--- start Data section ---
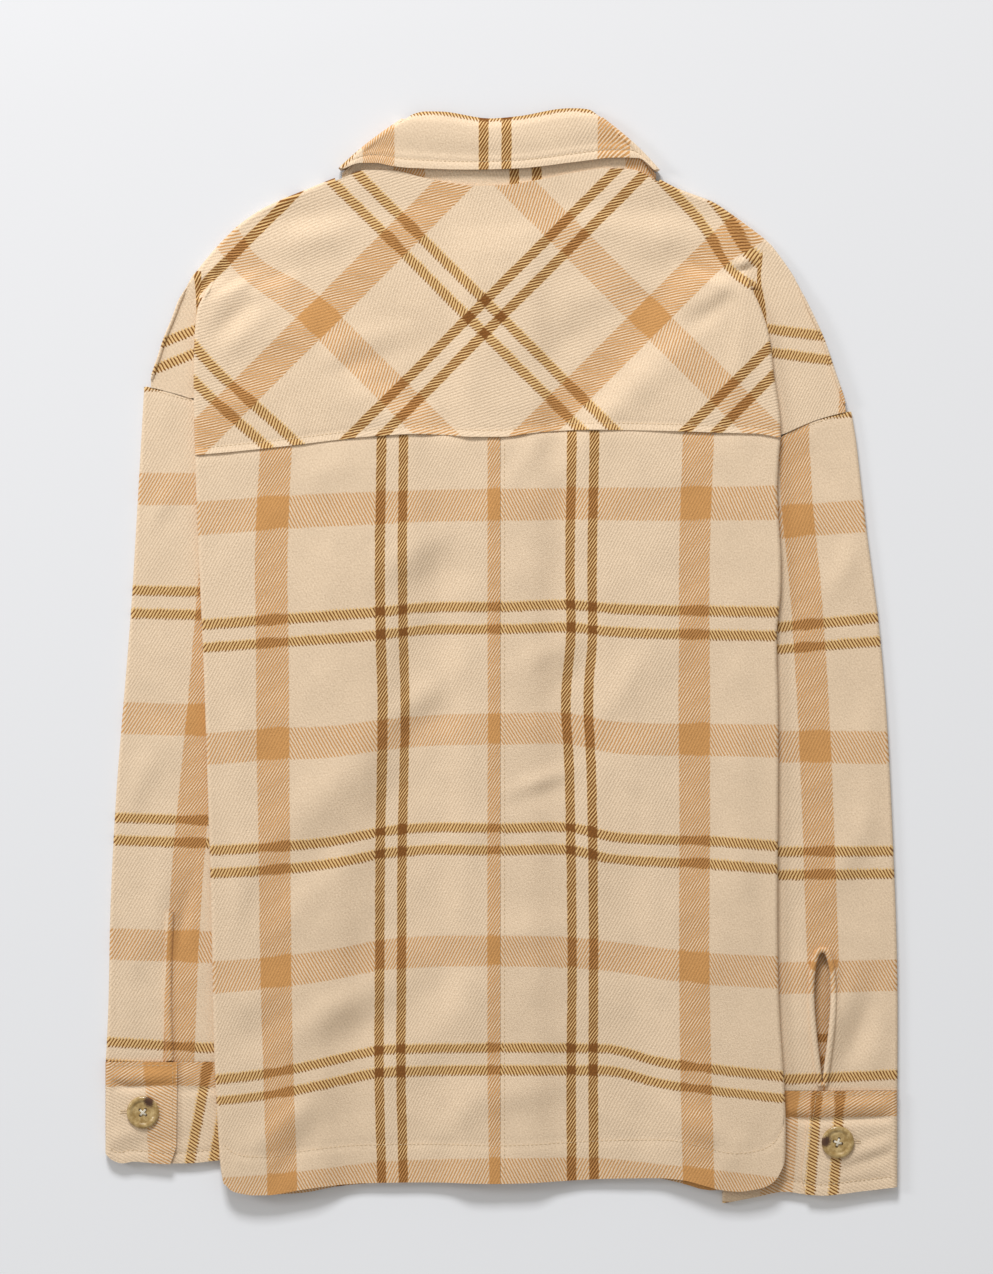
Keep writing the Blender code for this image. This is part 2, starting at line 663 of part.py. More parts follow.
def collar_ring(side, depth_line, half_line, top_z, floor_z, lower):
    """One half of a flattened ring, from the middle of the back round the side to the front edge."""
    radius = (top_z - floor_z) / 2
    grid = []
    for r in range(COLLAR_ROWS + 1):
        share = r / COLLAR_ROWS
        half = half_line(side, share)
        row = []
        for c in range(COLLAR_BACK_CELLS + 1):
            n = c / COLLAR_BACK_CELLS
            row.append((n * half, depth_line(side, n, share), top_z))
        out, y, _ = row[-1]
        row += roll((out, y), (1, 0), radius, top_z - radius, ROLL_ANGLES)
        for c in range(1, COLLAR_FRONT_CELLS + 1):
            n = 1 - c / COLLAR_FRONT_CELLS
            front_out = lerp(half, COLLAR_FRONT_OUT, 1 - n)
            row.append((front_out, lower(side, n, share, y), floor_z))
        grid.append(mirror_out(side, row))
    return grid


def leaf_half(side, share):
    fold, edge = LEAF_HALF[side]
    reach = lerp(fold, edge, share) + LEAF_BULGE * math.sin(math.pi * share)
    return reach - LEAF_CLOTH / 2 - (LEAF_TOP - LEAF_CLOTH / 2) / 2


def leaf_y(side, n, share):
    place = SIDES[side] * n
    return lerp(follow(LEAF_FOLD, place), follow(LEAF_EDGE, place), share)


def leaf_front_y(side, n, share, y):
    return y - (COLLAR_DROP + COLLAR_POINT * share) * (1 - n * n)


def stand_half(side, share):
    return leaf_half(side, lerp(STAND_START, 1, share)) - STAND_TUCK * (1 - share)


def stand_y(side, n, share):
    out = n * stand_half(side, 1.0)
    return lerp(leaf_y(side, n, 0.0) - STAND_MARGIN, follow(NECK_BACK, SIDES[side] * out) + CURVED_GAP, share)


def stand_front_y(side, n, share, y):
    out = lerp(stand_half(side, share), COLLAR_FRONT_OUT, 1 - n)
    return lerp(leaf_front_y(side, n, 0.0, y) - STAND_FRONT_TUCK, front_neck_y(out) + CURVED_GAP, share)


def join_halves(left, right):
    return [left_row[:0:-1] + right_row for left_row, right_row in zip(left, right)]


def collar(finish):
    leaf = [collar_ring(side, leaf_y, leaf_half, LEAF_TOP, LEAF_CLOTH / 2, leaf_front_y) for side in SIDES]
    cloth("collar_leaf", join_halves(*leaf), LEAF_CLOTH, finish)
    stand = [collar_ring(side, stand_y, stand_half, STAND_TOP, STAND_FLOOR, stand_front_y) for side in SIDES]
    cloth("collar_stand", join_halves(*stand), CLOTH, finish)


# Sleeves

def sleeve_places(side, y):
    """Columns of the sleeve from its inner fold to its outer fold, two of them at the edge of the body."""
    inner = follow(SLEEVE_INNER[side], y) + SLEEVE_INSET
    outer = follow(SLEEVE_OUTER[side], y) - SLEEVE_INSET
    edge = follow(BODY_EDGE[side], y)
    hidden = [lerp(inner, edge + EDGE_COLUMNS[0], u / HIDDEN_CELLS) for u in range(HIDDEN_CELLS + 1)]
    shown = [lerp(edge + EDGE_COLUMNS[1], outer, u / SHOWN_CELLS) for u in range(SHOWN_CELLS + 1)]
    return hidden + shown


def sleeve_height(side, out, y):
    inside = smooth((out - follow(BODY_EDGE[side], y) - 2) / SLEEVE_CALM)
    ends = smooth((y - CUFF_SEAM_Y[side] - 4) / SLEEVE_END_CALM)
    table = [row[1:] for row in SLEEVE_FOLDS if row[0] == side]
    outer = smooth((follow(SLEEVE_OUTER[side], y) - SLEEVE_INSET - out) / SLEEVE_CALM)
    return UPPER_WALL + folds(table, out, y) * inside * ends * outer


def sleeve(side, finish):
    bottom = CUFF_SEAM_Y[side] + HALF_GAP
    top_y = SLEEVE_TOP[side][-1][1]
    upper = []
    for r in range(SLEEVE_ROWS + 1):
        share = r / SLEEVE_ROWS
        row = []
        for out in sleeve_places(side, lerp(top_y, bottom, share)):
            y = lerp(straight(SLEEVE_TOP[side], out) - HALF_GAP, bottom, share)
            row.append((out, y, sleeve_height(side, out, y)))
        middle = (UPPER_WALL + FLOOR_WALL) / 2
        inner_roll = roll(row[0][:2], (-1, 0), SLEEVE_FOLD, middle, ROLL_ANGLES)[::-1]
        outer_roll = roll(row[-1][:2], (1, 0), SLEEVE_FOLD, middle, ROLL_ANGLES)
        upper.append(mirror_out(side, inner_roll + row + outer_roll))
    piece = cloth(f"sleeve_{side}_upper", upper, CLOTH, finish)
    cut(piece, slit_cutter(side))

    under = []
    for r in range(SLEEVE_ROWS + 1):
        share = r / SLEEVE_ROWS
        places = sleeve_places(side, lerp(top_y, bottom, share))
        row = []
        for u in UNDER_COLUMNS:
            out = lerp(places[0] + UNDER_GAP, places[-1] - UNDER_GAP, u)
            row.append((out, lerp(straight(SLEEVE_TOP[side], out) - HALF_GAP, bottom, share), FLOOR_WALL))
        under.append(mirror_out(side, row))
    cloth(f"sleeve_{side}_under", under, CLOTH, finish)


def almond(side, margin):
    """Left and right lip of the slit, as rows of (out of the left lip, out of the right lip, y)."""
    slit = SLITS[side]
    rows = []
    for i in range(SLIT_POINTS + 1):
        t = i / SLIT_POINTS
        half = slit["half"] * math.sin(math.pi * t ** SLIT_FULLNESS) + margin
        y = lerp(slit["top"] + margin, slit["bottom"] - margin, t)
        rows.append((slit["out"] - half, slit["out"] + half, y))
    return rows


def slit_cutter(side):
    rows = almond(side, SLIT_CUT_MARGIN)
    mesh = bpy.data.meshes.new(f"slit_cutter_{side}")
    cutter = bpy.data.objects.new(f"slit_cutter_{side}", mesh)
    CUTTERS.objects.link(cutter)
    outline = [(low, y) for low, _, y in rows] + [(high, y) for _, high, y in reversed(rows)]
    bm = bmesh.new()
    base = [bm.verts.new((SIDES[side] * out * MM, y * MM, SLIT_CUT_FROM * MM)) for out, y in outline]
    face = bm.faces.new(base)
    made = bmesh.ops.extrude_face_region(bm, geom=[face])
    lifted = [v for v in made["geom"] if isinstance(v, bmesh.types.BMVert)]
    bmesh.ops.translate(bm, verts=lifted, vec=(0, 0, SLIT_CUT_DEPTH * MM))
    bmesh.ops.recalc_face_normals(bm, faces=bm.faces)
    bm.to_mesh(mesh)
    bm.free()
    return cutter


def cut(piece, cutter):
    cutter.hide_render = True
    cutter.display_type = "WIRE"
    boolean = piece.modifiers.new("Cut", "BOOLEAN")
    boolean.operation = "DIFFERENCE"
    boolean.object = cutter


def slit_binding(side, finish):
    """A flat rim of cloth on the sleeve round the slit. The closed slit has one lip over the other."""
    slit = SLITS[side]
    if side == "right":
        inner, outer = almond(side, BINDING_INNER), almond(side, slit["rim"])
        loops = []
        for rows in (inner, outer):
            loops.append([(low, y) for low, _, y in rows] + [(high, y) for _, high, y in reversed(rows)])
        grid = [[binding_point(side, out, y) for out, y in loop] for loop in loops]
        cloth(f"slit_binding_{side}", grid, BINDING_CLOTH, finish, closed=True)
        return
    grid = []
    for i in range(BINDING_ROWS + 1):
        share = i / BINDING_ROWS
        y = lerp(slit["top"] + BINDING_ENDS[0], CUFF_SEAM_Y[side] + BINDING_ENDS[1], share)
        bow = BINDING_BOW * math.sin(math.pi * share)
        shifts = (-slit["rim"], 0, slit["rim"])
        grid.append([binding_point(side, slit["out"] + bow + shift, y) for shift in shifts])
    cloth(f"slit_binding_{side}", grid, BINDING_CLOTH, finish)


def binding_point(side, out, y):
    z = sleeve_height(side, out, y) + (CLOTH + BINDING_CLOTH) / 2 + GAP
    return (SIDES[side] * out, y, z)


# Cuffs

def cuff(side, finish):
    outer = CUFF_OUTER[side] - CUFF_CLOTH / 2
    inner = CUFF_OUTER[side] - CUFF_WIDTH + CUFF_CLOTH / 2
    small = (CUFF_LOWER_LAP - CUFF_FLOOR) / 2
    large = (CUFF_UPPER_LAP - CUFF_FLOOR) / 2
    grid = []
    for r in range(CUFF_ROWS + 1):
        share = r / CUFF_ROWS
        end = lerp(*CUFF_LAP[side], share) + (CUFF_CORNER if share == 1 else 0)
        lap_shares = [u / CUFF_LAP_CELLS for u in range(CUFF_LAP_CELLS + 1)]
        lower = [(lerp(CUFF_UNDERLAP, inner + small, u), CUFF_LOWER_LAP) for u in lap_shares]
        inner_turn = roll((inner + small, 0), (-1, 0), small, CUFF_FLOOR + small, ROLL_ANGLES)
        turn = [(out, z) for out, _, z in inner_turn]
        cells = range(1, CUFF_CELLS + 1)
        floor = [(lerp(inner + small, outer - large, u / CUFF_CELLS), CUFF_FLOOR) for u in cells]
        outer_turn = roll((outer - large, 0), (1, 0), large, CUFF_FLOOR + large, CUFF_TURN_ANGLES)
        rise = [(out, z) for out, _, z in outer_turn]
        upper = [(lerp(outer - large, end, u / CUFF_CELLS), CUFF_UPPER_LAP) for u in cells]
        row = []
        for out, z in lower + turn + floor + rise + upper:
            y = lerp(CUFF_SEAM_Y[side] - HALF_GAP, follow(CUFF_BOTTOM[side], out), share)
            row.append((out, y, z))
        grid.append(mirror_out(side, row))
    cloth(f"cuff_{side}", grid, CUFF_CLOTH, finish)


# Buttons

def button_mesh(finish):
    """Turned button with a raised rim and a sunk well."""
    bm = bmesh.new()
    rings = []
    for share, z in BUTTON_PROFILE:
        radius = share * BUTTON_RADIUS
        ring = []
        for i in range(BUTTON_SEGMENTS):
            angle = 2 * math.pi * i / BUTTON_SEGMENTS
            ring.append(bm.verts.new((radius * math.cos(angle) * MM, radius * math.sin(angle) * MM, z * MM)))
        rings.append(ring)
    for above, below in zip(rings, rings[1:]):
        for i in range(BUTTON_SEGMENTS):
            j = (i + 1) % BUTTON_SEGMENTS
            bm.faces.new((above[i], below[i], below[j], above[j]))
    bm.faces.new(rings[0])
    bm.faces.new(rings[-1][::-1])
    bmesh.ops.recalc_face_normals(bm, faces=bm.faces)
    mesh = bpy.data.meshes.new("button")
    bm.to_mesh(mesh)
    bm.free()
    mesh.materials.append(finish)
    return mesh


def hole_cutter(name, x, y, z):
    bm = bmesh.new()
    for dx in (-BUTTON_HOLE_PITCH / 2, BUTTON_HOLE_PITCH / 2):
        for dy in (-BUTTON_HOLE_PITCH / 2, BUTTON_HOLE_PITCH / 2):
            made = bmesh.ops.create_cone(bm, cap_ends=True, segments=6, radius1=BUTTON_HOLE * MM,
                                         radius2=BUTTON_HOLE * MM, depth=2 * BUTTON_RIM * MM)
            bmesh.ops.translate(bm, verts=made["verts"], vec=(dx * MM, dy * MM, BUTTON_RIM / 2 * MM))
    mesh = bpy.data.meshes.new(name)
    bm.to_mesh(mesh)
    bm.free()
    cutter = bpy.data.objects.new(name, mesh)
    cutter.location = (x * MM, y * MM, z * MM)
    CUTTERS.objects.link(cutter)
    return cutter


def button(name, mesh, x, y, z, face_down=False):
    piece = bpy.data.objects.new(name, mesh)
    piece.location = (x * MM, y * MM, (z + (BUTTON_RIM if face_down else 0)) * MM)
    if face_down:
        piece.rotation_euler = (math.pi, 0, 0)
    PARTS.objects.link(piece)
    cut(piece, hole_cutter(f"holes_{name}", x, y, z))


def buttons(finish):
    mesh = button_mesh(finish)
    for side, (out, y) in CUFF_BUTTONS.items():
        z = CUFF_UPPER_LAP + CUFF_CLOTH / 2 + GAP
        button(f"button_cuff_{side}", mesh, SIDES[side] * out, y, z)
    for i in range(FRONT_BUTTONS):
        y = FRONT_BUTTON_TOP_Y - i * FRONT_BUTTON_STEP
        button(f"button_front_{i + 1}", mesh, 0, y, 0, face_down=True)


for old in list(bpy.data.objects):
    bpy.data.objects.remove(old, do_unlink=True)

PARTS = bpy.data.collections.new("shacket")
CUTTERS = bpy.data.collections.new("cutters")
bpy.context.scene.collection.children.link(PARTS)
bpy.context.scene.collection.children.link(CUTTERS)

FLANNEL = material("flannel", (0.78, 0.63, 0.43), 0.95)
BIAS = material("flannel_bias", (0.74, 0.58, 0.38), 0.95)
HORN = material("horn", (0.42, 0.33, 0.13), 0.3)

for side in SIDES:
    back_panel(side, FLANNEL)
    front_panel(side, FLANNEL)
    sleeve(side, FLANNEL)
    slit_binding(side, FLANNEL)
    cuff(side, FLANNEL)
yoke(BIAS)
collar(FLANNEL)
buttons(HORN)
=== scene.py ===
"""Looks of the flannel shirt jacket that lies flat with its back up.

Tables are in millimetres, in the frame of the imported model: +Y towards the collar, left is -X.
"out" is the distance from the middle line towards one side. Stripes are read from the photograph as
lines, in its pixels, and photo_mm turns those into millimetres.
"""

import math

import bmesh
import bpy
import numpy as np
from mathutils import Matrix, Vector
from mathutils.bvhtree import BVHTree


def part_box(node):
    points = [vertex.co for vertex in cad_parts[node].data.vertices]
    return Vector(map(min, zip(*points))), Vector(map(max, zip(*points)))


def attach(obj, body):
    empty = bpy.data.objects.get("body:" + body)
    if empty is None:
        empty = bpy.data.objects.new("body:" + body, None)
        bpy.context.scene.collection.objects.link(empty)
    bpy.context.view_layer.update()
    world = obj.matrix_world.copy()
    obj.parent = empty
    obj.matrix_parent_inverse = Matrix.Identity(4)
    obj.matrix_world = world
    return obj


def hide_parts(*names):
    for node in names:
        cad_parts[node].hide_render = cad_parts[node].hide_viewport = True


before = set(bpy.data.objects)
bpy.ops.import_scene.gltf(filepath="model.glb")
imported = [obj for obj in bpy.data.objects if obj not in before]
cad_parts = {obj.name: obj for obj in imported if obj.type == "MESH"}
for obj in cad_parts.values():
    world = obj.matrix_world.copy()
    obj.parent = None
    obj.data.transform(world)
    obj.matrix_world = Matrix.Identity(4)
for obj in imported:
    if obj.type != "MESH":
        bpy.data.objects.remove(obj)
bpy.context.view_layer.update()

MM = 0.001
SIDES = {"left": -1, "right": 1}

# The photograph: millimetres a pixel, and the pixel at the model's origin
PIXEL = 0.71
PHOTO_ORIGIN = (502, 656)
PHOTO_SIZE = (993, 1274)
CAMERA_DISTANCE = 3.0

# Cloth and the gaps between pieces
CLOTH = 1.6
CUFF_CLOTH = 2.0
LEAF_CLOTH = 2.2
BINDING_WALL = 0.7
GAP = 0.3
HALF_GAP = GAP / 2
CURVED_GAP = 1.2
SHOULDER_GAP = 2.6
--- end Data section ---
Check the data for the word "empty" and pull out the lines that have it.

    empty = bpy.data.objects.get("body:" + body)
    if empty is None:
        empty = bpy.data.objects.new("body:" + body, None)
        bpy.context.scene.collection.objects.link(empty)
    obj.parent = empty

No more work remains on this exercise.